PROBLEM REQUIREMENTS:
Begin at the first line below and copy each line exactly, ending with the line where "bpy.context.scene.collection.objects.link(empty)" appears.
DATA SEGMENT start
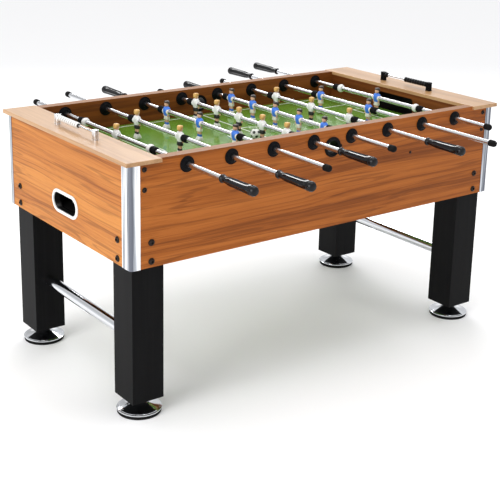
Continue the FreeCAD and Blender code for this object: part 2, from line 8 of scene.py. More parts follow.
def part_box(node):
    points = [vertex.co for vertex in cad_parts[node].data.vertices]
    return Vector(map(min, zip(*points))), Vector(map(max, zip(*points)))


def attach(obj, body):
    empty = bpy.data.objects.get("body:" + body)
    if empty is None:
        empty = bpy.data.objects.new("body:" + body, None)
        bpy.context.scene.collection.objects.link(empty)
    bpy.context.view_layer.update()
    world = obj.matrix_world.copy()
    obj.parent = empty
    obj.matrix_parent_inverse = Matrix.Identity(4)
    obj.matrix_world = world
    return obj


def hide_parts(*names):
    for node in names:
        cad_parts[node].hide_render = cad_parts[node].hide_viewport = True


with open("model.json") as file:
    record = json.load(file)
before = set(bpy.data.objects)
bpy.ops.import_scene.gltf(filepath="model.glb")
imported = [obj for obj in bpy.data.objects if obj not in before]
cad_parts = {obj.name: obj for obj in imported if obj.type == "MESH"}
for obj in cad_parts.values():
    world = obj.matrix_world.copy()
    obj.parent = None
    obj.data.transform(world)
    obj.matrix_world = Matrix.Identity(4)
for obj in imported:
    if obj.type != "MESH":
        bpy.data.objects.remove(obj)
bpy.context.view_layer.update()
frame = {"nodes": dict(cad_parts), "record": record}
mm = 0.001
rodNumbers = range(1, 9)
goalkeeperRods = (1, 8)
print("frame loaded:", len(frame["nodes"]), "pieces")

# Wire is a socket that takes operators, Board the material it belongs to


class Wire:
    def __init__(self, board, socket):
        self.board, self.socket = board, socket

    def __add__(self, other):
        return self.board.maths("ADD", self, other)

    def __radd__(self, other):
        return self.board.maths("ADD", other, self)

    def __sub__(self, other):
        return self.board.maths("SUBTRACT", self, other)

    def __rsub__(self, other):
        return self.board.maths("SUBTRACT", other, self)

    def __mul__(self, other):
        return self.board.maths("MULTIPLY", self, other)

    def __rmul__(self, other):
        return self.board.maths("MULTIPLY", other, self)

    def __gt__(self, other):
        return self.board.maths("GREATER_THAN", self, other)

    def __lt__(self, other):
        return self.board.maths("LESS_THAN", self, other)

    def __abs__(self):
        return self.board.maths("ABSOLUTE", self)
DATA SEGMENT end
SOLUTION TO THE PROBLEM:
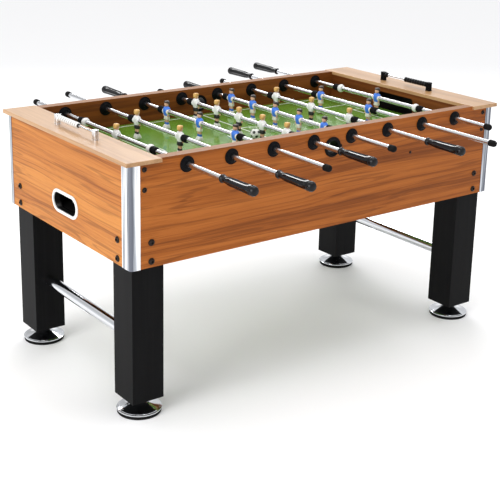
Continue the FreeCAD and Blender code for this object: part 2, from line 8 of scene.py. More parts follow.
def part_box(node):
    points = [vertex.co for vertex in cad_parts[node].data.vertices]
    return Vector(map(min, zip(*points))), Vector(map(max, zip(*points)))


def attach(obj, body):
    empty = bpy.data.objects.get("body:" + body)
    if empty is None:
        empty = bpy.data.objects.new("body:" + body, None)
        bpy.context.scene.collection.objects.link(empty)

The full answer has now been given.